Performance (updated)

After fixing a couple bugs in the normalization process, functional encoding works again. We cannot yet do the unboxed encoding though and hence SMT performance suffers from this.

TODO: Add some benchmarks.

TODOs

Going forward these are obvious avenues to explore:

  • Reduce the size of the expression to be encoded. NV expressions blow up a lot due to the way record projections and map operations work (through match statements which use long lists of variables/patterns). There are at least two ways to improve upon this:
    • The unboxed encoding with a bit more work from the normalizer can do this.

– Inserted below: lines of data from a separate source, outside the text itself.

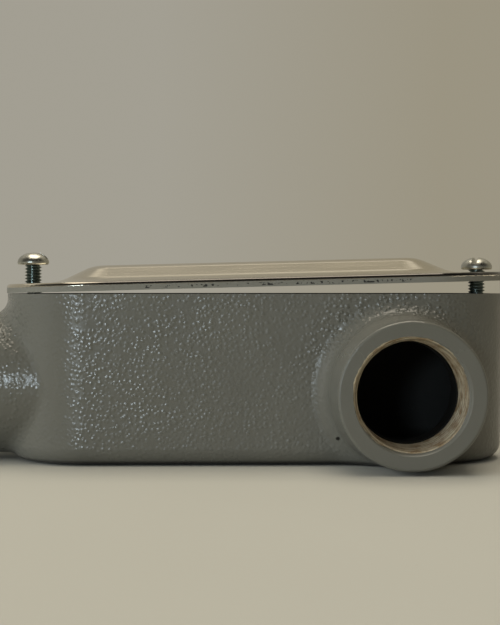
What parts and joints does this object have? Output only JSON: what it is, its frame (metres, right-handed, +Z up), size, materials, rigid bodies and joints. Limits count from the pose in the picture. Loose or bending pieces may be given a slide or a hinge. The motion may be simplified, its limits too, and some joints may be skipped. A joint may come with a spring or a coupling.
{
  "type": "conduit body",
  "caption": "Right-angle threaded conduit body: an obround cast box with an end hub and a side hub, under a raised-panel sheet cover held by backed-out screws.",
  "frame": {"origin": "middle of the flat underside, midway between the two cover screws", "axes": "+Z up out of the open side, under the cover; -X out of the end hub along the box; -Y out of the side hub"},
  "size_m": [0.1417, 0.0592, 0.0512],
  "materials": {
    "grey_enamel": "textured semi-gloss grey enamel on cast aluminium",
    "machined_bore": "bare machined aluminium inside the hubs, with the cutting thread and stains",
    "polished_sheet": "polished stamped aluminium",
    "zinc_plate": "bright zinc-plated steel"
  },
  "bodies": {
    "body": {"casting": "grey_enamel"},
    "cover": {"cover": "polished_sheet"},
    "hub_end_screw": {"hub_end_screw": "zinc_plate"},
    "closed_end_screw": {"closed_end_screw": "zinc_plate"}
  },
  "joints": [
    {"name": "cover_lift", "type": "slide", "parent": "body", "child": "cover", "axis": [0, 0, 1], "range_m": [0, 0.045]},
    {"name": "hub_end_screw_turn", "type": "hinge", "parent": "cover", "child": "hub_end_screw", "pos_m": [-0.0558, 0, 0.045], "axis": [0, 0, 1], "continuous": true},
    {"name": "closed_end_screw_turn", "type": "hinge", "parent": "cover", "child": "closed_end_screw", "pos_m": [0.0558, 0, 0.045], "axis": [0, 0, 1], "continuous": true}
  ]
}
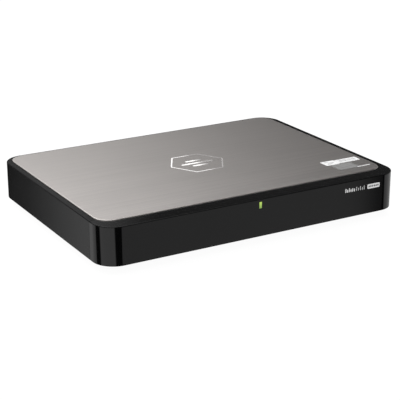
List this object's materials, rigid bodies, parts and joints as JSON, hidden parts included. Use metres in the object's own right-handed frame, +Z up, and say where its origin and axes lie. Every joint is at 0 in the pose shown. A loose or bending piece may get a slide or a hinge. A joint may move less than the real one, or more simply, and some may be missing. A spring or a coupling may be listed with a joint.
{
  "type": "network attached storage",
  "caption": "Low, flat desktop storage box with a brushed metal top plate, a pull-off front cover, drive bays behind it and sockets at the back.",
  "frame": {"origin": "on the supporting surface under the middle of the case", "axes": "+Z up, front faces -Y, +X to the right of a person facing the front"},
  "size_m": [0.302, 0.22, 0.0425],
  "materials": {
    "black_shell": "black ABS with a fine satin texture",
    "black_cover": "black ABS, semi-gloss",
    "plate": "fine brushed along X, clear anodised",
    "clear": "clear acrylic",
    "steel_sheet": "zinc plated sheet steel",
    "pan_paint": "black powder coat",
    "panel_paint": "black powder coat",
    "frame_plastic": "moulded, satin",
    "sled_plastic": "moulded, satin",
    "lever_plastic": "moulded, satin",
    "rubber": "moulded rubber",
    "screw_steel": "plated",
    "magnet_nickel": "nickel plated",
    "board_green": "circuit board, solder mask",
    "chip_black": "moulded package",
    "coil_grey": "pressed powder core",
    "capacitor": "aluminium can",
    "heatsink": "black anodised",
    "thermal": "soft silicone",
    "socket_shell": "tin plated shell",
    "socket_black": "moulded",
    "casting": "die cast",
    "lid_steel": "stamped stainless",
    "button": "moulded",
    "flat_cable": "flat flexible cable",
    "standoff_brass": "turned"
  },
  "bodies": {
    "case": {"backplane_board": "board_green", "base_pan": "pan_paint", "board_capacitors": "capacitor", "board_chips": "chip_black", "board_coils": "coil_grey", "board_link_connector": "socket_black", "board_screws": "screw_steel", "buzzer": "chip_black", "cage_feet": "steel_sheet", "cage_floors": "steel_sheet", "cage_top": "steel_sheet", "cage_walls": "steel_sheet", "case_screws": "screw_steel", "clock_battery": "socket_shell", "dc_jack": "socket_black", "frame_magnets": "magnet_nickel", "front_frame": "frame_plastic", "hdmi_ports": "socket_shell", "heatsink": "heatsink", "heatsink_screws": "screw_steel", "indicator_board": "board_green", "indicator_cable": "flat_cable", "indicator_led": "clear", "lan_ports": "socket_shell", "lock_bracket": "steel_sheet", "mainboard": "board_green", "memory_chips": "chip_black", "power_switch": "chip_black", "processor": "chip_black", "rear_panel": "panel_paint", "rear_screws": "screw_steel", "reset_switch": "chip_black", "rubber_feet": "rubber", "sata_sockets": "socket_black", "standoffs": "standoff_brass", "thermal_pad": "thermal", "top_plate": "plate", "top_shell": "black_shell", "usb_ports_left": "socket_shell", "usb_ports_right": "socket_shell"},
    "front_cover_body": {"front_cover": "black_cover", "light_pipe": "clear", "cover_keepers": "screw_steel"},
    "power_button_body": {"power_button": "button"},
    "reset_button_body": {"reset_button": "button"},
    "left_tray": {"left_sled": "sled_plastic", "left_lever_pin": "screw_steel", "left_tray_screws": "screw_steel", "left_drive_casting": "casting", "left_drive_lid": "lid_steel", "left_drive_board": "board_green"},
    "left_lever_body": {"left_lever": "lever_plastic"},
    "right_tray": {"right_sled": "sled_plastic", "right_lever_pin": "screw_steel", "right_tray_screws": "screw_steel", "right_drive_casting": "casting", "right_drive_lid": "lid_steel", "right_drive_board": "board_green"},
    "right_lever_body": {"right_lever": "lever_plastic"}
  },
  "joints": [
    {"name": "cover_pull", "type": "slide", "parent": "case", "child": "front_cover_body", "axis": [0, -1, 0], "range_m": [0, 0.25]},
    {"name": "left_tray_slide", "type": "slide", "parent": "case", "child": "left_tray", "axis": [0, -1, 0], "range_m": [0, 0.14]},
    {"name": "left_lever_hinge", "type": "hinge", "parent": "left_tray", "child": "left_lever_body", "pos_m": [-0.11, -0.1035, 0.023], "axis": [0, 0, -1], "range_deg": [0, 62]},
    {"name": "right_tray_slide", "type": "slide", "parent": "case", "child": "right_tray", "axis": [0, -1, 0], "range_m": [0, 0.14]},
    {"name": "right_lever_hinge", "type": "hinge", "parent": "right_tray", "child": "right_lever_body", "pos_m": [0.11, -0.1035, 0.023], "axis": [0, 0, 1], "range_deg": [0, 62]},
    {"name": "power_button_press", "type": "slide", "parent": "case", "child": "power_button_body", "axis": [0, -1, 0], "range_m": [0, 0.0012], "stiffness_N_per_m": 800, "springref_m": -0.0006},
    {"name": "reset_button_press", "type": "slide", "parent": "case", "child": "reset_button_body", "axis": [0, -1, 0], "range_m": [0, 0.0005], "stiffness_N_per_m": 1000, "springref_m": -0.0004}
  ],
  "couplings": [
    {"joint": "left_tray_slide", "follows": "cover_pull", "ratio": 0.54},
    {"joint": "left_lever_hinge", "follows": "cover_pull", "rad_per_m": 4.18},
    {"joint": "right_tray_slide", "follows": "cover_pull", "ratio": 0.54},
    {"joint": "right_lever_hinge", "follows": "cover_pull", "rad_per_m": 4.18}
  ]
}
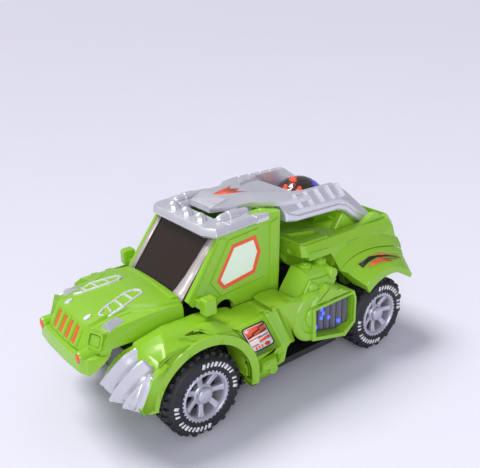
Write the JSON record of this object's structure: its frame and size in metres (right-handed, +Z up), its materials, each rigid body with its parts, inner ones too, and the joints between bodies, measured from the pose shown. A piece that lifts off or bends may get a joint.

For instance a record projection x.f is translated to a tuple projection match x with | (..,f,..) -> ... An unboxed version would look like: match (x0,x1,...) -> | (..,f,..) -> .. and hence with some extra effort from the normalizer we can reduce this trivial match away. These are still not for free.
    • [Recommended] Introduce (tuple) projection functions as primitives. Then the boxed version can translate them directly to their SMT equivalent (theory of datatypes has projection functions for the tuples) and the unboxed version can trivially erase them. That would be neat to have.
  • Fix the unboxed version, because it enables more reductions as seen above and because the SMT solver seems to be faster when constrained to Bool+Int theory. I implemented the tuple normal-form transformation (all expressions of type TTuple are ETuple) but the size of even the smallest networks is huge and it does not scale. Hence the initial plan to do this won't work, however we can try something else: Create the SRP expressions with a boxed encoding, do some partial normalization, unbox them and then do so more partial normalization. This might be a bit complicated, but it does not require the tuple normal-form translation so the size will be kept down.